Distributions of hydrostatic stresses (a) and the redistribution of the relative concentration of hydrogen C/C ₀ (b) on the continuation of the crack for different distances from the crack tip: (1) 0, (2) (l − l ₀ ), (3) 2(l − l ₀ ).

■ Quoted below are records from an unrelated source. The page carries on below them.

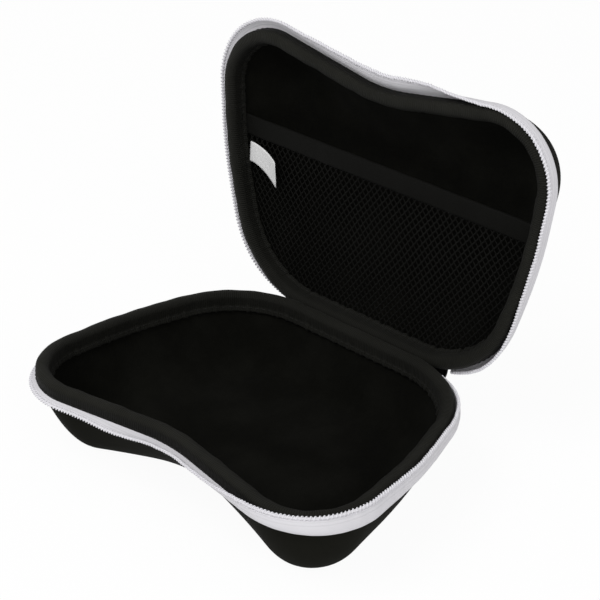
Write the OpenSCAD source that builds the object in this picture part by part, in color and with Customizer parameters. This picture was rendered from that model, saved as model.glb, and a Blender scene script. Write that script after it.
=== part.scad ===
// Moulded carrying case for a game controller, shown open. It has two deep half shells with the
// two-lobed outline of a controller, a rolled cloth binding over each rim, the two halves of a
// coil zip, a cloth hinge, and a net pocket with an elastic band in the lid.
// The origin is on the floor under the middle of the base. X runs along the hinge and +Y points to it.

/* [Rim outline] */
// Half width to the point where the back line and the side line meet
back_x = 68.1; // [64:0.1:72]
// Distance from the middle to the back edge
back_y = 62.7; // [58:0.1:68]
// Radius of the back corners
back_r = 48; // [36:1:50]
// Half width at the slight bend in each side
side_x = 86.7; // [84:0.1:90]
// Radius of that bend
side_r = 200; // [120:5:240]
// Half width to the point where the side line and the front line meet
lobe_x = 93.7; // [90:0.1:98]
// Distance from the middle to that point
lobe_y = 68.8; // [64:0.1:72]
// Radius of the two front lobes
lobe_r = 29; // [22:0.5:32]
// Distance from the middle to the dip between the lobes
waist_y = 52.5; // [48:0.1:58]
// Radius of the dip
waist_r = 74; // [40:1:90]

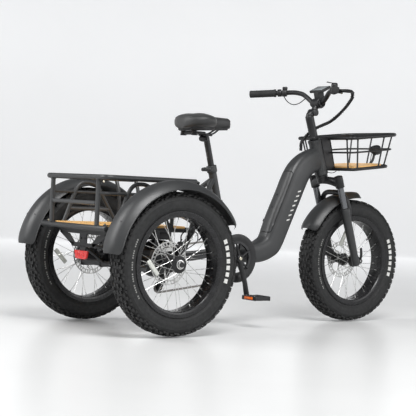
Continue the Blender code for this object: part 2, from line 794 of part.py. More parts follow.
def calipers():
    """Both rear calipers on the outer plates, and the front one behind the left fork leg."""
    ahead_up = Vector((0.68, 0, 0.73)).normalized()
    outline = [(0.032, 0.026), (0.058, 0.026), (0.066, 0.048), (0.044, 0.060)]
    inside = TRACK / 2 - ROTOR_OFFSET
    caliper("caliper_rear_left", REAR_AXLE, inside, -1, ahead_up, outline, (0.2501, 0.2740))
    caliper("caliper_rear_right", REAR_AXLE, -inside, 1, ahead_up, outline, (-0.2501, -0.2740))
    behind_up = (STEER_UP * 0.060 - STEER_AHEAD * 0.066).normalized()
    corners = ((0.036, -0.0528), (0.092, -0.0528), (0.084, -0.082), (0.046, -0.082))
    outline = []
    for along, behind in corners:
        point = STEER_UP * along + STEER_AHEAD * behind
        outline.append((point.x, point.z))
    caliper("caliper_front", FRONT_AXLE, 0.0490, 1, behind_up, outline, (0.0600, 0.0780), 0.0248, 0.0870)


# Fenders


def fender(name, centre, y, radius, start, end, half_width, crown, steps=16):
    """A curved sheet round a wheel, three millimetres thick and crowned across its width."""
    shape = ((-1.0, -1.0), (-0.72, -0.25), (0.0, 0.0), (0.72, -0.25), (1.0, -1.0))
    rings = []
    for k in range(steps + 1):
        angle = radians(start + (end - start) * k / steps)
        out = Vector((cos(angle), 0, sin(angle)))
        middle = centre + y * Y_AXIS
        outer = [middle + out * (radius + crown * h) + w * half_width * Y_AXIS for w, h in shape]
        inner = [
            middle + out * (radius + crown * h - 0.003) + w * (half_width - 0.0012) * Y_AXIS
            for w, h in reversed(shape)
        ]
        rings.append(outer + inner)
    return loft(rings)


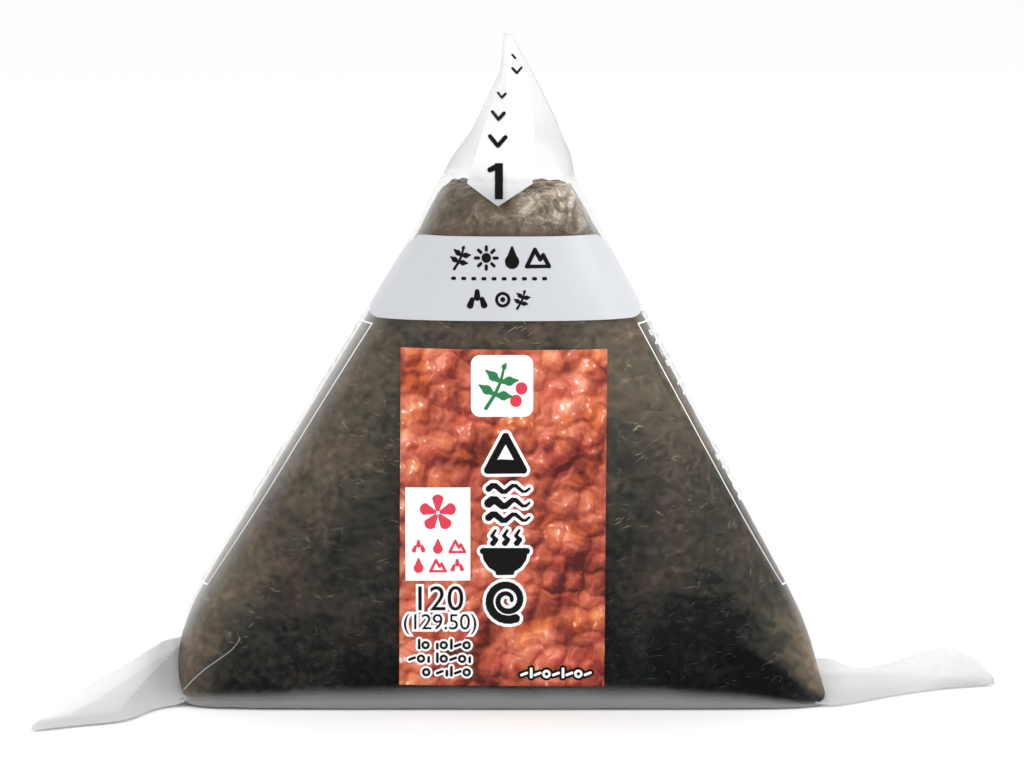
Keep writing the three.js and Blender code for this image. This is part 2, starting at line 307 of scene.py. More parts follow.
def crumb_height(tree, place):
    """Lumps of a few millimetres with smaller crumbs and grit on them, as a height from 0 to about 1."""
    lump = node(tree, "TexVoronoi", {"Vector": place, "Scale": per(8)}, feature="SMOOTH_F1")
    crumb = node(tree, "TexVoronoi", {"Vector": place, "Scale": per(3)}, feature="F1")
    grit = node(tree, "TexNoise", {"Vector": place, "Scale": per(1.3), "Detail": 4}).outputs["Fac"]
    terms = {0: lump.outputs["Distance"], 1: -0.62, 2: 0.86}
    height = node(tree, "Math", terms, operation="MULTIPLY_ADD").outputs[0]
    terms = {0: crumb.outputs["Distance"], 1: -0.42, 2: height}
    height = node(tree, "Math", terms, operation="MULTIPLY_ADD").outputs[0]
    return node(tree, "Math", {0: grit, 1: 0.3, 2: height}, operation="MULTIPLY_ADD").outputs[0]


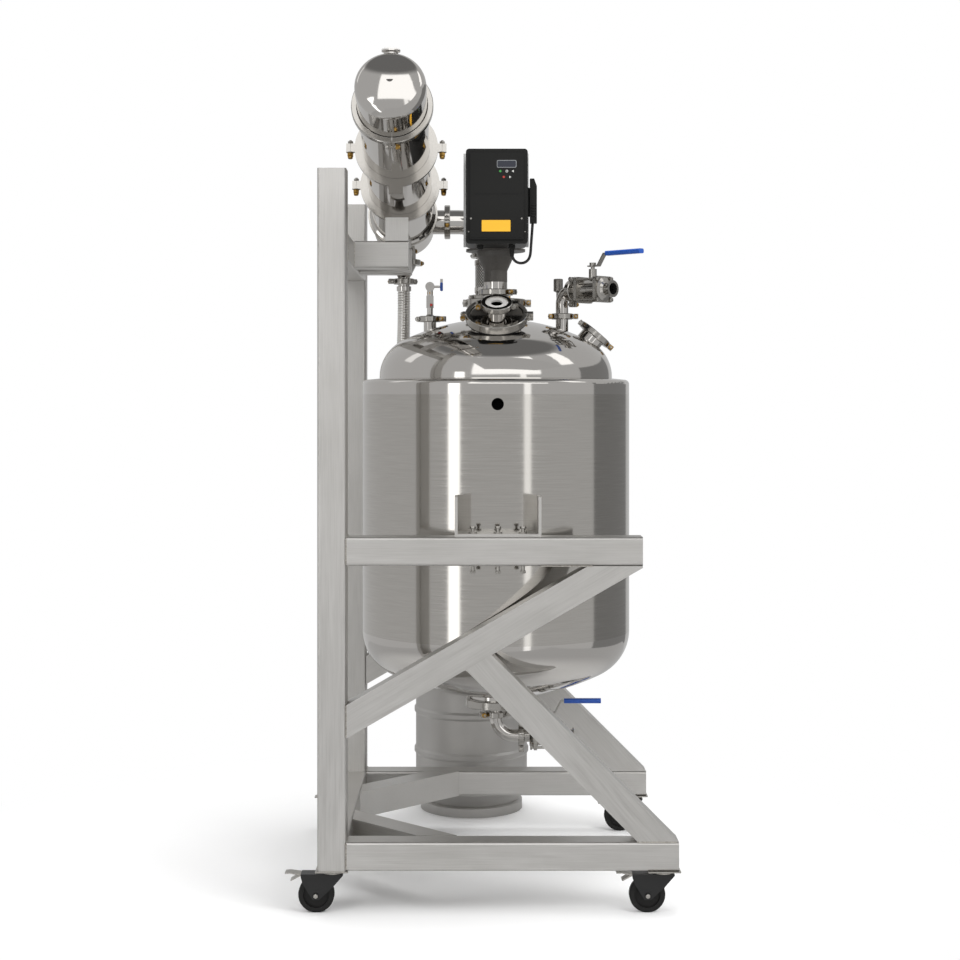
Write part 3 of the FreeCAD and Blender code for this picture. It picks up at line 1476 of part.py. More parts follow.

The results of calculations of the relative concentration of hydrogen obtained by using the proposed approach agree with the experimental data [22, 23] (Fig. 3 ). The numerical data (Fig. 4) obtained for a model crack [21] with process zones also coincide with the corresponding experimental data on the distribution of hydrogen [24] (Fig. 5 ).

Fig. 3.

Distribution of hydrogen on the continuation of the crack [22].

Fig. 4.

Redistribution of the relative concentration of hydrogen C/C ₀ at different distances from the tip and perpendicularly to the crack axis: (1) 0, (2) (l − l ₀ ), (3) 2(l − l ₀ ).

Fig. 5.

Distribution of hydrogen in the process zone at a distance of 1.5 mm from the crack tip [24].

Conclusions

On the basis of the equation of diffusion running in the process of deformation of the body weakened by smooth or cracklike defects with regard for the corresponding hydrogen flow caused both by the external load and by the stresses caused by the hydrogenation of the metal, we deduce the analytic relations for the evaluation of the redistribution of hydrogen under the action of external forces. We computed the changes in the relative concentration of hydrogen in the vicinities of the elliptic hole and the crack with process zones. The obtained results are compared with the corresponding experimental data.